La clinique des phrases, Charles Malo Melançon, logo, 2020

(À l’occasion, tout à fait bénévolement, l’Oreille tendue essaie de soigner des phrases malades. C’est cela, la «Clinique des phrases».)

Soit l’incipit suivant :

Si XXX détient une formation en littérature, cet ouvrage rend compte d’une recherche située au plus près de l’histoire culturelle.

«Détenir une formation» ? Comment passe-t-on, sur le plan de la syntaxe, de «XXX» à «son ouvrage» ? Pourquoi faire simple quand on peut faire compliqué ?

Essayons ceci :

Bien que formé en littérature, XXX, dans cet ouvrage, rend compte d’une recherche située au plus près de l’histoire culturelle.

À votre service.

La clinique des phrases (110)

La clinique des phrases, Charles Malo Melançon, logo, 2020

(À l’occasion, tout à fait bénévolement, l’Oreille tendue essaie de soigner des phrases malades. C’est cela, la «Clinique des phrases».)

Soit le fait divers suivant, tiré d’un quotidien montréalais :

Une enquête de la SPCA de Montréal a mené à l’accusation d’un homme en Montérégie pour cruauté animale. Il serait responsable de l’attaque filmée par deux chiens sur un sanglier sans défense dans un enclos en novembre dernier.

L’Oreille tendue a déjà été la maîtresse d’un chien, et ce chien avait l’œil — pas au point cependant de pouvoir filmer quoi que ce soit.
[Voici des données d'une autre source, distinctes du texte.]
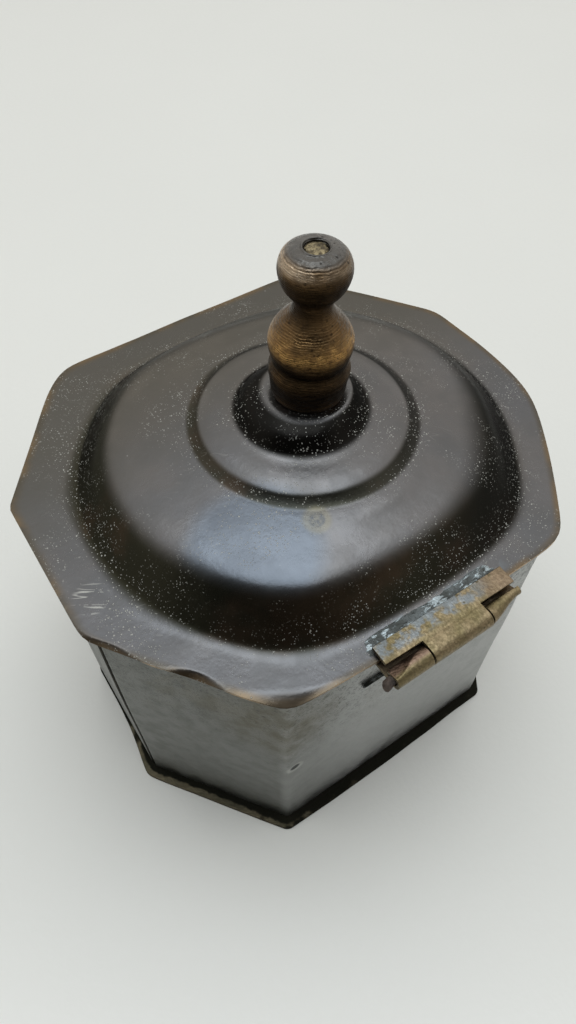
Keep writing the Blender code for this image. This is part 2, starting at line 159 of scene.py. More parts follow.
# %% A flowing line through a few points
def smooth_line(points, steps):
    """Catmull-Rom curve through the points, with so many steps between two of them."""
    points = [Vector(p) for p in points]
    padded = [2 * points[0] - points[1], *points, 2 * points[-1] - points[-2]]
    line = []
    for a, b, c, d in zip(padded, padded[1:], padded[2:], padded[3:]):
        for i in range(steps):
            t = i / steps
            line.append(
                0.5 * (2 * b + (c - a) * t + (2 * a - 5 * b + 4 * c - d) * t * t)
                + 0.5 * (3 * b - a - 3 * c + d) * t**3
            )
    line.append(points[-1])
    return line


def ease(value, low, high):
    """0 below low, 1 above high, and a smooth step between them."""
    t = min(1.0, max(0.0, (value - low) / (high - low)))
    return t * t * (3 - 2 * t)


def hump(value, middle, width):
    """1 at the middle, falling away smoothly on both sides of it."""
    return exp(-(((value - middle) / width) ** 2))


def hump_towards(point, bearing, width):
    """1 where a point lies at a bearing from the middle, falling away to both sides."""
    return hump(turn_between(atan2(point.y, point.x), bearing), 0, width)


def spun(line, steps, centre=(0, 0, 0)):
    """A line of (radius, height) points spun round a vertical axis into a surface."""
    bm = bmesh.new()
    verts = [bm.verts.new((centre[0] + p[0], centre[1], p[1])) for p in line]
    edges = [bm.edges.new(pair) for pair in zip(verts, verts[1:])]
    bmesh.ops.spin(
        bm,
        geom=verts + edges,
        cent=centre,
        axis=(0, 0, 1),
        angle=2 * pi,
        steps=steps,
        use_merge=True,
    )
    bmesh.ops.remove_doubles(bm, verts=bm.verts, dist=1e-6)
    bmesh.ops.recalc_face_normals(bm, faces=bm.faces)
    return bm


def ripple(point, size, seed=0.0):
    """Smooth noise about -1 to 1, with lumps of about the given size."""
    return noise.noise(Vector(point) / size + Vector((seed, 2 * seed, -seed)))


# %% [markdown]
# ## Shader building blocks
# The same marks show on every piece: cloudy patina, dust specks, pits, fine scratches and worn
# edges. Each is a node group, made once, with its sizes as inputs. A group only hands out masks,
# and each material decides what its masks do to colour, roughness and bump.

# %% A short way to wire nodes
def node(tree, kind, settings=None, **links):
    """A node with its settings and inputs: a number or colour is set, and a socket is linked."""
    made = tree.nodes.new("ShaderNode" + kind)
    for key, value in (settings or {}).items():
        setattr(made, key, value)
    for key, value in links.items():
        name = key.replace("_", " ")
        sockets = [s for s in made.inputs if s.name == name and s.enabled]
        socket = sockets[0] if sockets else made.inputs[int(key[1:])]
        if isinstance(value, bpy.types.NodeSocket):
            tree.links.new(value, socket)
        else:
            socket.default_value = value
    return made


def maths(tree, operation, a, b=0.0, clamp=False):
    return node(tree, "Math", {"operation": operation, "use_clamp": clamp}, _0=a, _1=b).outputs[0]


def step_between(tree, value, low, high, out_low=0.0, out_high=1.0):
    """Maps low..high to out_low..out_high along a smooth step."""
    made = node(tree, "MapRange", {"interpolation_type": "SMOOTHSTEP"}, Value=value)
    made.inputs["From Min"].default_value = low
    made.inputs["From Max"].default_value = high
    made.inputs["To Min"].default_value = out_low
    made.inputs["To Max"].default_value = out_high
    return made.outputs["Result"]


def blend_colour(tree, mask, a, b, mode="MIX"):
    made = node(tree, "Mix", {"data_type": "RGBA", "blend_type": mode})
    for key, value in zip(("Factor", "A", "B"), (mask, a, b)):
        kind = "VALUE" if key == "Factor" else "RGBA"
        socket = next(s for s in made.inputs if s.name == key and s.type == kind)
        if isinstance(value, bpy.types.NodeSocket):
            tree.links.new(value, socket)
        elif kind == "RGBA":
            socket.default_value = (*value, 1.0)
        else:
            socket.default_value = value
    return next(s for s in made.outputs if s.type == "RGBA")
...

Rétablissons les responsabilités :

Une enquête de la SPCA de Montréal a mené à l’accusation d’un homme en Montérégie pour cruauté animale. Il serait responsable de l’attaque, dans un enclos en novembre dernier, d’un sanglier sans défense par deux chiens. Cette attaque a été filmée.

C’est encore lourd, mais, au moins, il n’y a plus de chiens tenant une caméra (deux caméras, une par chien ?).

À votre service.

La clinique des phrases (109)

La clinique des phrases, Charles Malo Melançon, logo, 2020

(À l’occasion, tout à fait bénévolement, l’Oreille tendue essaie de soigner des phrases malades. C’est cela, la «Clinique des phrases».)

Soit une première phrase, tirée d’un éditorial de presse :

C’est pourtant la voie qu’a choisie le ministère de la Santé et des Services sociaux en publiant, le 16 décembre dernier, un avis enjoignant aux enseignants, aux bibliothécaires et aux libraires à bannir le roman Le garçon aux pieds à l’envers : Les chroniques de Saint-Sévère, de l’auteur François Blais.

Soit une seconde, dans un (excellent) ouvrage sur le français :

Le livre cite des femmes célèbres dans tous les domaines (les arts, la morale mais aussi la guerre) et exalte leurs pouvoirs intellectuels en les enjoignant à sortir de leur dépendance aux hommes grâce à l’éducation.

Un seul verbe, enjoindre, pour deux constructions : enjoindre à quelqu’un à faire quelque chose; enjoindre quelqu’un à faire quelque chose.

Les deux constructions sont fautives, ainsi que le rappelle le gouvernement du Canada; il aurait fallu enjoindre à quelqu’un de faire quelque chose.

Donc :

enjoignant aux enseignants, aux bibliothécaires et aux libraires de bannir;

leur enjoignant de sortir.

À votre service.

P.-S.—C’est Gilles Marcotte qui n’aurait pas été content.